The office of President Jacob Zuma said in a statement that he had visited the 94-year-old anti-apartheid leader at a hospital last night and was informed by the medical team that Mr Mandela's condition had become critical in the past 24 hours.
"The doctors are doing everything possible to get his condition to improve and are ensuring that Madiba is well-looked after and is comfortable. He is in good hands," Mr Zuma said in the statement, using Mandela's clan name.
Mr Zuma also met Graca Machel, Mr Mandela's wife, at the hospital in Pretoria and discussed the former leader's condition, according to the statement.
Mr Mandela, who became South Africa's first black president after the end of apartheid in 1994, was hospitalised on June 8 for what the government said was a recurring lung infection.
Mr Zuma also discussed the government's acknowledgement that an ambulance carrying Mr Mandela to the hospital two weeks ago had engine trouble, requiring the former president to be transferred to another ambulance for his journey to the hospital.
"There were seven doctors in the convoy who were in full control of the situation throughout the period.
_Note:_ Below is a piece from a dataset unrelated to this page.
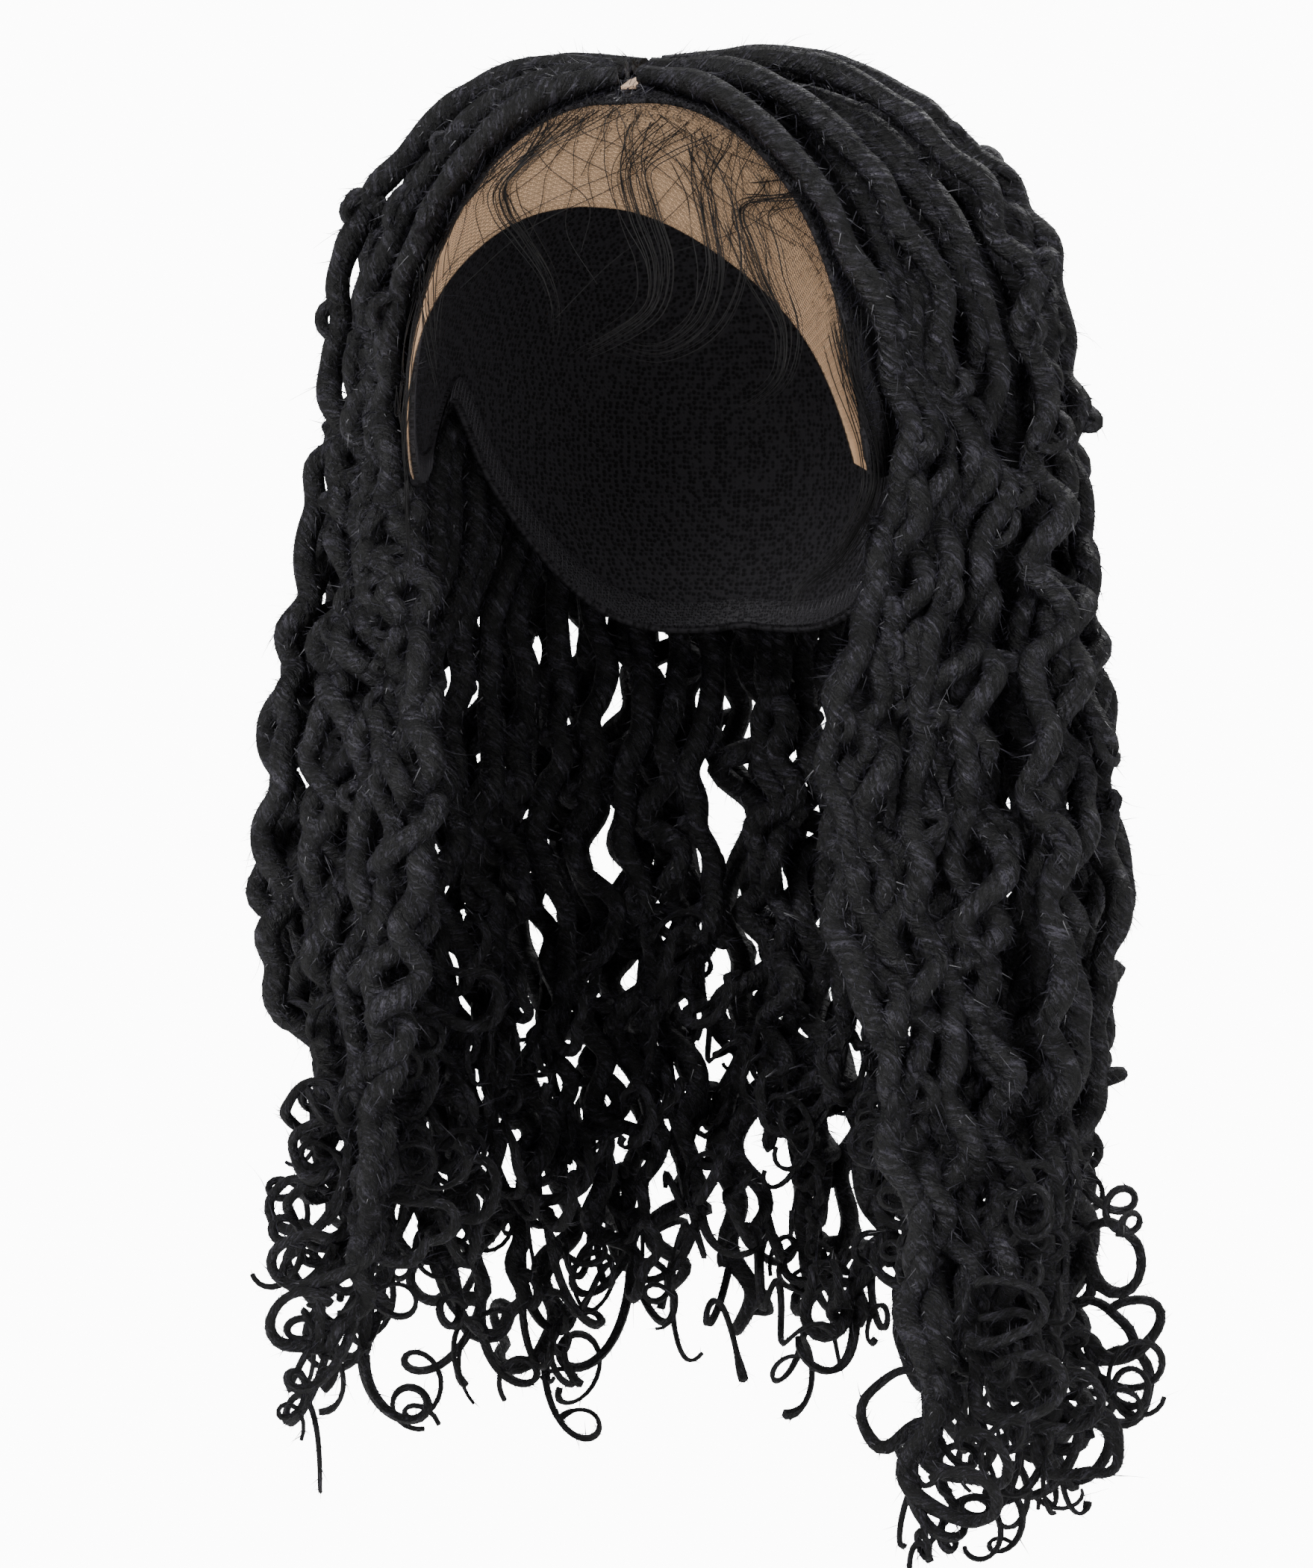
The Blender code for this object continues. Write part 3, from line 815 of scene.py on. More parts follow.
@dataclass(frozen=True)
class ShortHair:
    """A kind of short hair: its mesh, of length one along Z, and how it leaves a surface."""

    lean: float
    share: float = 1.0
    reach: float = 1.0
    straight: bool = False
    half_width: float = 0.017
    bend: float = 0.45
    knee: float = 0.6
    thinning: float = 0.8
    segments: int = 2
    upright: float = 0.55
    stray: float = 0.5
    least: float = 0.5
    extra: float = 1.5
    rarity: float = 5.0
    bends: Span = (0.3, 1.6)
    widths: Span = (0.7, 1.2)
    seed_steps: tuple[int, ...] = (11, 23, 37, 41, 43)

    def ribbon(self, graph: Graph) -> NodeSocket:
        """Build the hair as a bent ribbon that thins out.

        Args:
            graph: Tree that it is built in.

        Returns:
            The socket with the mesh.
        """
        curve = graph.out("GeometryNodeCurveQuadraticBezier", {}, {
            "Resolution": self.segments, "Start": (0, 0, 0), "Middle": (0, 0, self.knee),
            "End": (0, self.bend, 1.0)})
        factor = graph.out("GeometryNodeSplineParameter", {}, {}, "Factor")
        slim = graph.math("SUBTRACT", 1.0, graph.math("MULTIPLY", factor, self.thinning))
        profile = graph.out("GeometryNodeCurvePrimitiveLine", {},
                            {"Start": (-self.half_width, 0, 0), "End": (self.half_width, 0, 0)})
        return graph.out("GeometryNodeCurveToMesh", {}, {
            "Curve": curve, "Profile Curve": profile, "Scale": slim})

    def spike(self, graph: Graph) -> NodeSocket:
        """Build the hair as a single pointed face: corners 0 and 1 are its root and 2 its tip.

        Args:
            graph: Tree that it is built in.

        Returns:
            The socket with the mesh.
        """
        base = graph.out("GeometryNodeMeshCircle", {"fill_type": "NGON"},
                         {"Vertices": 3, "Radius": 1.0}, "Mesh")
        index = graph.out("GeometryNodeInputIndex")
        tip = graph.math("GREATER_THAN", index, 1.5)
        side = graph.math("MULTIPLY", graph.math("SUBTRACT", 1.0, tip),
                          graph.math("SUBTRACT", graph.math("MULTIPLY", index, 2.0), 1.0))
        place = graph.combined(graph.math("MULTIPLY", side, self.half_width), 0.0, tip)
        return graph.out("GeometryNodeSetPosition", {}, {"Geometry": base, "Position": place})

    def sprout(self, graph: Graph, mesh: Feed, heading: Feed, density: Feed, length: Feed,
               seed: Feed) -> NodeSocket:
        """Grow the hairs from a surface.

        Args:
            graph: Tree that they are built in.
            mesh: Surface that they grow from.
            heading: Vector field that they lie along.
            density: Hairs for each square metre.
            length: Usual length in metres.
            seed: Seed of the draws.

        Returns:
            The socket with the instances.
        """
        stray_seed, roll_seed, reach_seed, bend_seed, width_seed = (
            graph.math("ADD", seed, step) for step in self.seed_steps)
        spread = graph.add("GeometryNodeDistributePointsOnFaces", {},
                           {"Mesh": mesh, "Density": density, "Seed": seed})
        stray = graph.out("FunctionNodeRandomValue", {"data_type": "FLOAT_VECTOR"}, {
            "Min": (-self.stray,) * 3, "Max": (self.stray,) * 3, "Seed": stray_seed}, "Value")
        upright = graph.scaled(graph.pick(spread.outputs, "Normal"), self.upright)
        leaning = graph.vector("ADD", graph.scaled(heading, self.lean), upright)
        turned = graph.out("FunctionNodeAlignRotationToVector", {"axis": "Z"},
                           {"Vector": graph.vector("ADD", leaning, stray)}, "Rotation")
        roll = graph.out("FunctionNodeAxisAngleToRotation", {}, {
            "Axis": (0, 0, 1), "Angle": graph.random(0.0, TURN, roll_seed)}, "Rotation")
        turned = graph.out("FunctionNodeRotateRotation", {"rotation_space": "LOCAL"}, {0: turned, 1: roll},
                           "Rotation")
        long = graph.math("POWER", graph.random(0.0, 1.0, reach_seed), self.rarity)
        reach = graph.math("MULTIPLY", graph.math("MULTIPLY_ADD", long, self.extra, self.least), length)
        bend = graph.math("MULTIPLY", reach, graph.random(*self.bends, bend_seed))
        width = graph.math("MULTIPLY", length, graph.random(*self.widths, width_seed))
        return graph.out("GeometryNodeInstanceOnPoints", {}, {
            "Points": graph.pick(spread.outputs, "Points"),
            "Instance": self.spike(graph) if self.straight else self.ribbon(graph),
            "Rotation": turned, "Scale": graph.combined(width, bend, reach)}, "Instances")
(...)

He had expert medical care," Mr Zuma said.
"The fully equipped military ICU ambulance had a full complement of specialist medical staff, including intensive care specialists and ICU nurses. The doctors also dismissed the media reports that Madiba suffered cardiac arrest. There is no truth at all in that report."
Mr Zuma appealed to South Africans and the rest of the world to pray for Mr Mandela, his family and the medical team that is attending to him.
On April 29, state television broadcast footage of a visit by Mr Zuma and other leaders of the African National Congress to Mr Mandela's home.
Mr Zuma said at the time that Mr Mandela was in good shape, but the footage – the first public images of Mr Mandela in nearly a year – showed him silent and unresponsive, even when Mr Zuma tried to hold his hand.
Mr Mandela was jailed for 27 years under white racist rule and was released in 1990. He then played a leading role in steering the divided country from the apartheid era to democracy, becoming South Africa's first black president in all-race elections in 1994.
As a result of his sacrifice and peacemaking efforts, he is seen by many around the world as a symbol of reconciliation.
Ndaba Mandela, one of Mr Mandela's grandsons, thanked the many people around the world who have sent messages of support. "For us, as family, as long as he can still hear and understand what is said to him, and talk to us, we'll continue to celebrate him," he said.